Take all the material and copy it exactly.

[Start]

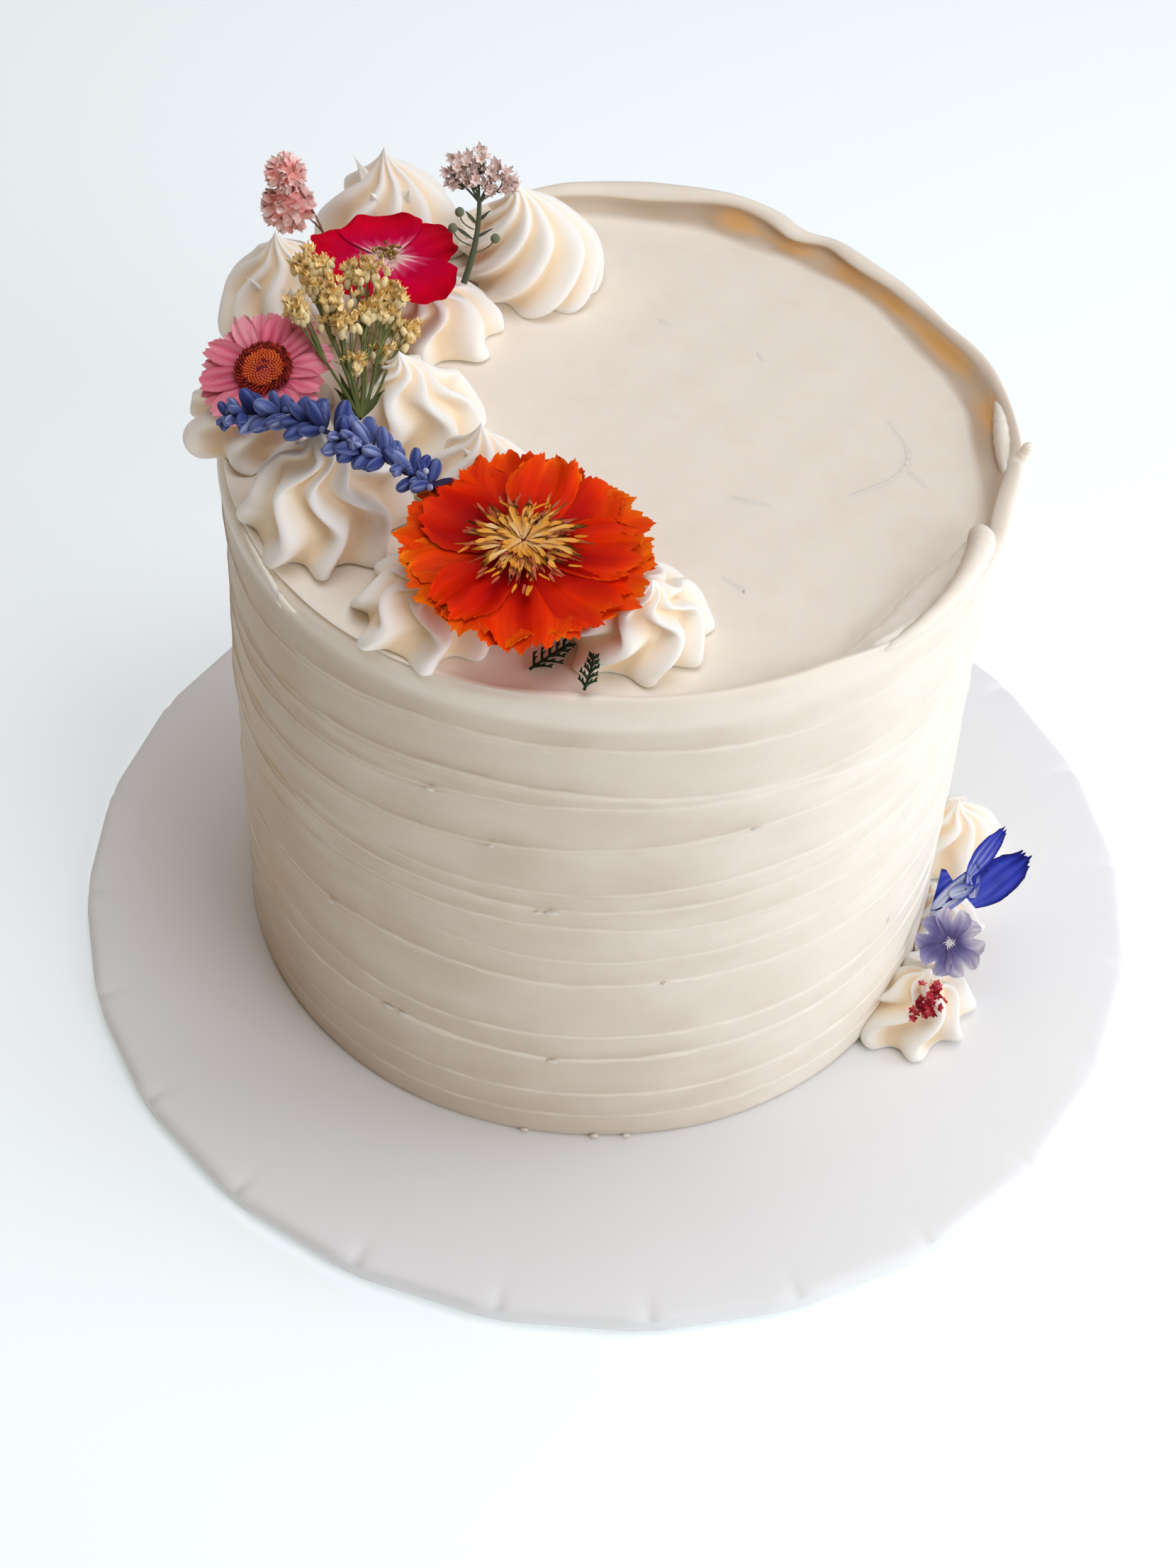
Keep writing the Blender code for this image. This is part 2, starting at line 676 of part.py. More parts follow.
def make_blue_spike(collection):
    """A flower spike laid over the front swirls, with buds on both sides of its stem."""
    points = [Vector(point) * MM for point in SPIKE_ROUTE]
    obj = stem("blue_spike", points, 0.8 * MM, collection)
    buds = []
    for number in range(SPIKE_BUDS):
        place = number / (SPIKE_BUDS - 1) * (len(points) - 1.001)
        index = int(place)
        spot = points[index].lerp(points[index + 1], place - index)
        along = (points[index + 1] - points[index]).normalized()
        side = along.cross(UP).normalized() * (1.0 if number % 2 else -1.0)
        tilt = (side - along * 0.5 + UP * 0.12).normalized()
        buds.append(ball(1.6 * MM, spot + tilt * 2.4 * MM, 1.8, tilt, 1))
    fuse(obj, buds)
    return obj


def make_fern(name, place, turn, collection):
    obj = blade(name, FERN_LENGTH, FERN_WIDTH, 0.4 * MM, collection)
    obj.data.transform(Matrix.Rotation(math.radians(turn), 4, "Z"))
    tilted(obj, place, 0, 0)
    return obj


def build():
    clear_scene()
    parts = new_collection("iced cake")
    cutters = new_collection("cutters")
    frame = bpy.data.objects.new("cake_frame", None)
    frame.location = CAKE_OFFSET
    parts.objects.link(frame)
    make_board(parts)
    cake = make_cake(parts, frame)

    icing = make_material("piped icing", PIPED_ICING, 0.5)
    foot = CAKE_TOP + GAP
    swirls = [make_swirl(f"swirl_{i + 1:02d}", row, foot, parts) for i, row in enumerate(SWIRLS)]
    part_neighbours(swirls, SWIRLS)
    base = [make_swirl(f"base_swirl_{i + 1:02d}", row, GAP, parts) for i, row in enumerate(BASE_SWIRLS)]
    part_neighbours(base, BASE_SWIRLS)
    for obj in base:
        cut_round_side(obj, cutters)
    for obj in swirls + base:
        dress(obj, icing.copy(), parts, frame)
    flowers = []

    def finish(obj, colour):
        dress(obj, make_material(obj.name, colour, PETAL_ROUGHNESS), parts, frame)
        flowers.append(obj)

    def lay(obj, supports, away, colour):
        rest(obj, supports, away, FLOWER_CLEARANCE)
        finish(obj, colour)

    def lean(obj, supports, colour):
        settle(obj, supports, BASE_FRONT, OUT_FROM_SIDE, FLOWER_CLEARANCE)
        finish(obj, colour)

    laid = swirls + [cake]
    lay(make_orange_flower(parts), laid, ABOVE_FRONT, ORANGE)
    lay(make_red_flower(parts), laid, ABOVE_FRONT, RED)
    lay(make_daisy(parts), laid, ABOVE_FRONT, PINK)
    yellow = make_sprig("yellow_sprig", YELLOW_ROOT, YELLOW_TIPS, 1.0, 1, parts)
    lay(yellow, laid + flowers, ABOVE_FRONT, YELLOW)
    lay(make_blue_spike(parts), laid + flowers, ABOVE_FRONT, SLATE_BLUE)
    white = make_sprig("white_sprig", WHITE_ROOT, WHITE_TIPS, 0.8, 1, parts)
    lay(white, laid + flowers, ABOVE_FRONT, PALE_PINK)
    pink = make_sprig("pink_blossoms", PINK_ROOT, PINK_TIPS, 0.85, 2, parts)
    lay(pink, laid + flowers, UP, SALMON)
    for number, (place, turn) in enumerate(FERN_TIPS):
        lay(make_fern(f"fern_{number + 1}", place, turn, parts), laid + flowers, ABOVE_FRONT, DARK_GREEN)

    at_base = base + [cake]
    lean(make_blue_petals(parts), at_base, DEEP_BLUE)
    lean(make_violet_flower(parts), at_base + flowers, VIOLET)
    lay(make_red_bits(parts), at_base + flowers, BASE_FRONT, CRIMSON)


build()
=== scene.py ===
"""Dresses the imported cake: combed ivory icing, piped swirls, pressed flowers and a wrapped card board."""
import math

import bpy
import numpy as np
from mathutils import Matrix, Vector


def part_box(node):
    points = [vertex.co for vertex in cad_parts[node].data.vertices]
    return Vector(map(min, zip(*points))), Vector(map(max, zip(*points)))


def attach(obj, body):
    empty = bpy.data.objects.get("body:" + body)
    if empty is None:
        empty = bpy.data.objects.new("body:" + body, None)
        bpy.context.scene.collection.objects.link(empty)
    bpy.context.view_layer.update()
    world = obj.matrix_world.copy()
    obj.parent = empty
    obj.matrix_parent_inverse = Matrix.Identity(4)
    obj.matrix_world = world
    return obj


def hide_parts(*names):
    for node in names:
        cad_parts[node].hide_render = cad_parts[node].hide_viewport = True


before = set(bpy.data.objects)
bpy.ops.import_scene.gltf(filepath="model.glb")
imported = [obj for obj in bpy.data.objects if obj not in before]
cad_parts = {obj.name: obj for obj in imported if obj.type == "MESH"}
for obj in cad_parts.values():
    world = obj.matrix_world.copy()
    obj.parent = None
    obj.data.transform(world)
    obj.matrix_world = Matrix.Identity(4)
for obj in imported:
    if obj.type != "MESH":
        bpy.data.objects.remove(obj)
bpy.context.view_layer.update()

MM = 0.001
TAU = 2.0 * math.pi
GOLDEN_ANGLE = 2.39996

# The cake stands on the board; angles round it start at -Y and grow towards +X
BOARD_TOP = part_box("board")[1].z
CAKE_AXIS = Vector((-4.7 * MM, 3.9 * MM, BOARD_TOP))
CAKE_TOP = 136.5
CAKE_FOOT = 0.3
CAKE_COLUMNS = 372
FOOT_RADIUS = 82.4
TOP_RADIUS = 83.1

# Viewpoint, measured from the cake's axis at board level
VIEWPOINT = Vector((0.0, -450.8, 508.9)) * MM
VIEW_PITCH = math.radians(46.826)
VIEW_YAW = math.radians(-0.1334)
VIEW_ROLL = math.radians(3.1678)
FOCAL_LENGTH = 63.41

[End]

— Right answer —
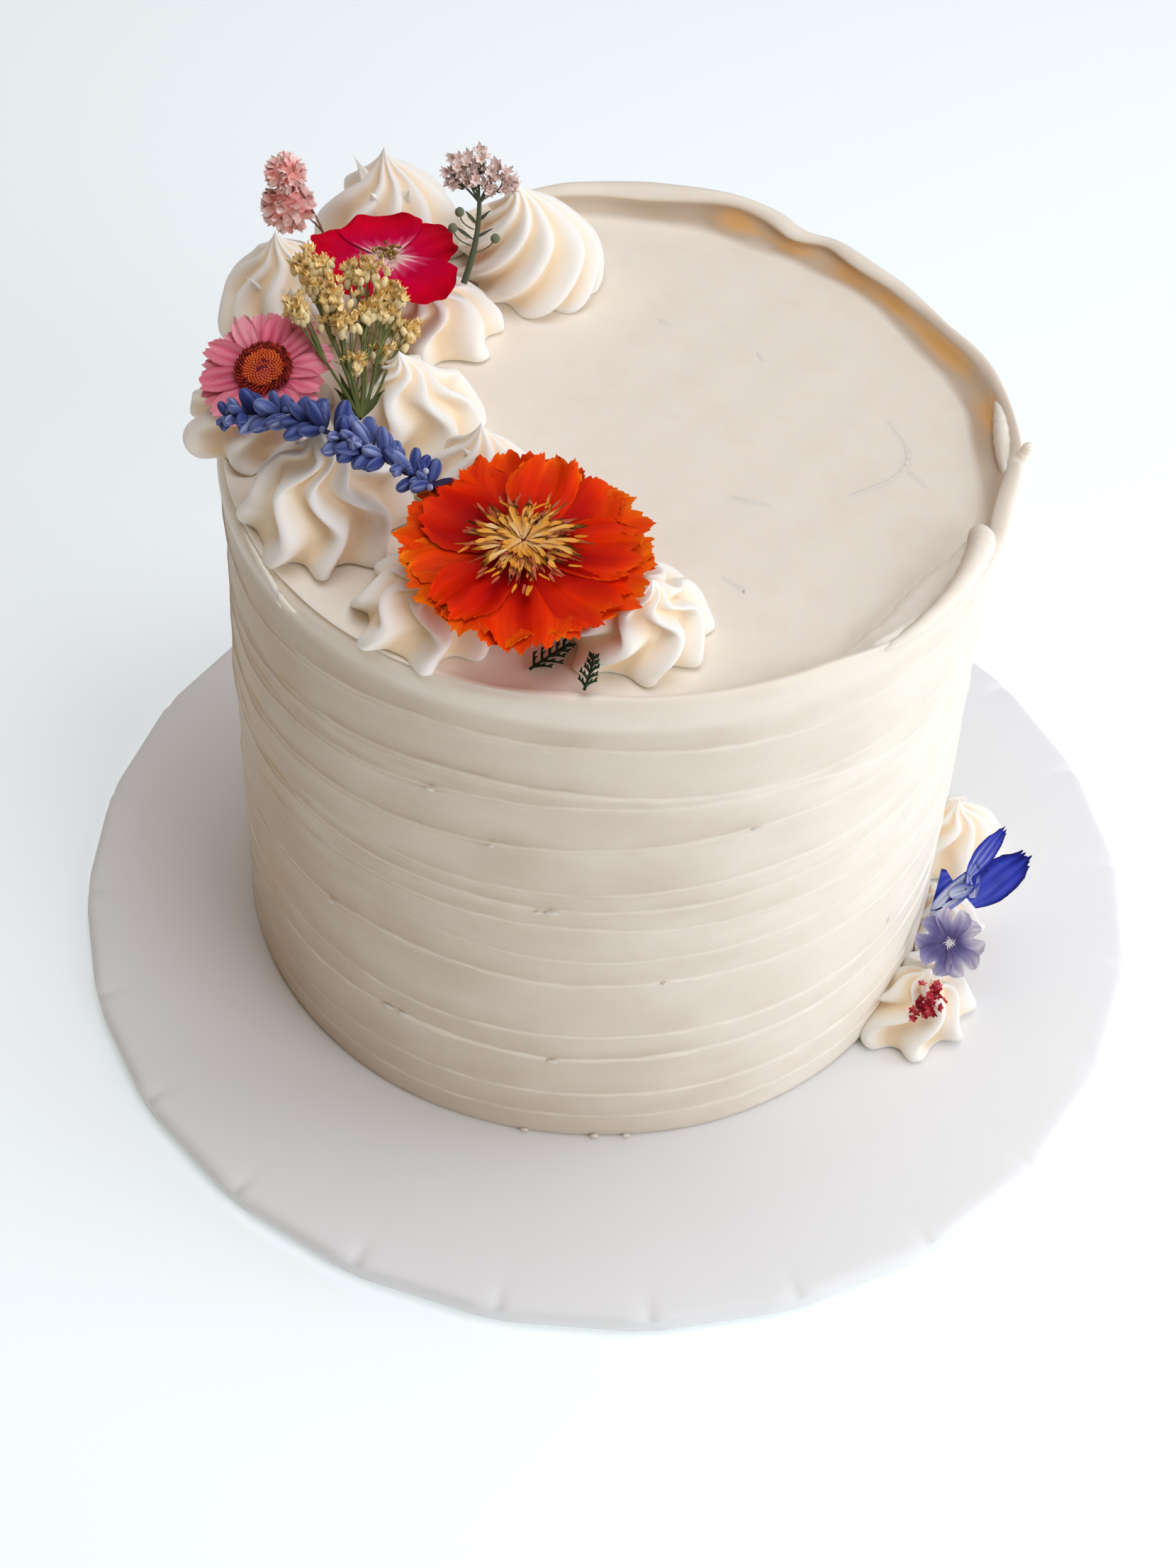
Keep writing the Blender code for this image. This is part 2, starting at line 676 of part.py. More parts follow.
def make_blue_spike(collection):
    """A flower spike laid over the front swirls, with buds on both sides of its stem."""
    points = [Vector(point) * MM for point in SPIKE_ROUTE]
    obj = stem("blue_spike", points, 0.8 * MM, collection)
    buds = []
    for number in range(SPIKE_BUDS):
        place = number / (SPIKE_BUDS - 1) * (len(points) - 1.001)
        index = int(place)
        spot = points[index].lerp(points[index + 1], place - index)
        along = (points[index + 1] - points[index]).normalized()
        side = along.cross(UP).normalized() * (1.0 if number % 2 else -1.0)
        tilt = (side - along * 0.5 + UP * 0.12).normalized()
        buds.append(ball(1.6 * MM, spot + tilt * 2.4 * MM, 1.8, tilt, 1))
    fuse(obj, buds)
    return obj


def make_fern(name, place, turn, collection):
    obj = blade(name, FERN_LENGTH, FERN_WIDTH, 0.4 * MM, collection)
    obj.data.transform(Matrix.Rotation(math.radians(turn), 4, "Z"))
    tilted(obj, place, 0, 0)
    return obj


def build():
    clear_scene()
    parts = new_collection("iced cake")
    cutters = new_collection("cutters")
    frame = bpy.data.objects.new("cake_frame", None)
    frame.location = CAKE_OFFSET
    parts.objects.link(frame)
    make_board(parts)
    cake = make_cake(parts, frame)

    icing = make_material("piped icing", PIPED_ICING, 0.5)
    foot = CAKE_TOP + GAP
    swirls = [make_swirl(f"swirl_{i + 1:02d}", row, foot, parts) for i, row in enumerate(SWIRLS)]
    part_neighbours(swirls, SWIRLS)
    base = [make_swirl(f"base_swirl_{i + 1:02d}", row, GAP, parts) for i, row in enumerate(BASE_SWIRLS)]
    part_neighbours(base, BASE_SWIRLS)
    for obj in base:
        cut_round_side(obj, cutters)
    for obj in swirls + base:
        dress(obj, icing.copy(), parts, frame)
    flowers = []

    def finish(obj, colour):
        dress(obj, make_material(obj.name, colour, PETAL_ROUGHNESS), parts, frame)
        flowers.append(obj)

    def lay(obj, supports, away, colour):
        rest(obj, supports, away, FLOWER_CLEARANCE)
        finish(obj, colour)

    def lean(obj, supports, colour):
        settle(obj, supports, BASE_FRONT, OUT_FROM_SIDE, FLOWER_CLEARANCE)
        finish(obj, colour)

    laid = swirls + [cake]
    lay(make_orange_flower(parts), laid, ABOVE_FRONT, ORANGE)
    lay(make_red_flower(parts), laid, ABOVE_FRONT, RED)
    lay(make_daisy(parts), laid, ABOVE_FRONT, PINK)
    yellow = make_sprig("yellow_sprig", YELLOW_ROOT, YELLOW_TIPS, 1.0, 1, parts)
    lay(yellow, laid + flowers, ABOVE_FRONT, YELLOW)
    lay(make_blue_spike(parts), laid + flowers, ABOVE_FRONT, SLATE_BLUE)
    white = make_sprig("white_sprig", WHITE_ROOT, WHITE_TIPS, 0.8, 1, parts)
    lay(white, laid + flowers, ABOVE_FRONT, PALE_PINK)
    pink = make_sprig("pink_blossoms", PINK_ROOT, PINK_TIPS, 0.85, 2, parts)
    lay(pink, laid + flowers, UP, SALMON)
    for number, (place, turn) in enumerate(FERN_TIPS):
        lay(make_fern(f"fern_{number + 1}", place, turn, parts), laid + flowers, ABOVE_FRONT, DARK_GREEN)

    at_base = base + [cake]
    lean(make_blue_petals(parts), at_base, DEEP_BLUE)
    lean(make_violet_flower(parts), at_base + flowers, VIOLET)
    lay(make_red_bits(parts), at_base + flowers, BASE_FRONT, CRIMSON)


build()
=== scene.py ===
"""Dresses the imported cake: combed ivory icing, piped swirls, pressed flowers and a wrapped card board."""
import math

import bpy
import numpy as np
from mathutils import Matrix, Vector


def part_box(node):
    points = [vertex.co for vertex in cad_parts[node].data.vertices]
    return Vector(map(min, zip(*points))), Vector(map(max, zip(*points)))


def attach(obj, body):
    empty = bpy.data.objects.get("body:" + body)
    if empty is None:
        empty = bpy.data.objects.new("body:" + body, None)
        bpy.context.scene.collection.objects.link(empty)
    bpy.context.view_layer.update()
    world = obj.matrix_world.copy()
    obj.parent = empty
    obj.matrix_parent_inverse = Matrix.Identity(4)
    obj.matrix_world = world
    return obj


def hide_parts(*names):
    for node in names:
        cad_parts[node].hide_render = cad_parts[node].hide_viewport = True


before = set(bpy.data.objects)
bpy.ops.import_scene.gltf(filepath="model.glb")
imported = [obj for obj in bpy.data.objects if obj not in before]
cad_parts = {obj.name: obj for obj in imported if obj.type == "MESH"}
for obj in cad_parts.values():
    world = obj.matrix_world.copy()
    obj.parent = None
    obj.data.transform(world)
    obj.matrix_world = Matrix.Identity(4)
for obj in imported:
    if obj.type != "MESH":
        bpy.data.objects.remove(obj)
bpy.context.view_layer.update()

MM = 0.001
TAU = 2.0 * math.pi
GOLDEN_ANGLE = 2.39996

# The cake stands on the board; angles round it start at -Y and grow towards +X
BOARD_TOP = part_box("board")[1].z
CAKE_AXIS = Vector((-4.7 * MM, 3.9 * MM, BOARD_TOP))
CAKE_TOP = 136.5
CAKE_FOOT = 0.3
CAKE_COLUMNS = 372
FOOT_RADIUS = 82.4
TOP_RADIUS = 83.1

# Viewpoint, measured from the cake's axis at board level
VIEWPOINT = Vector((0.0, -450.8, 508.9)) * MM
VIEW_PITCH = math.radians(46.826)
VIEW_YAW = math.radians(-0.1334)
VIEW_ROLL = math.radians(3.1678)
FOCAL_LENGTH = 63.41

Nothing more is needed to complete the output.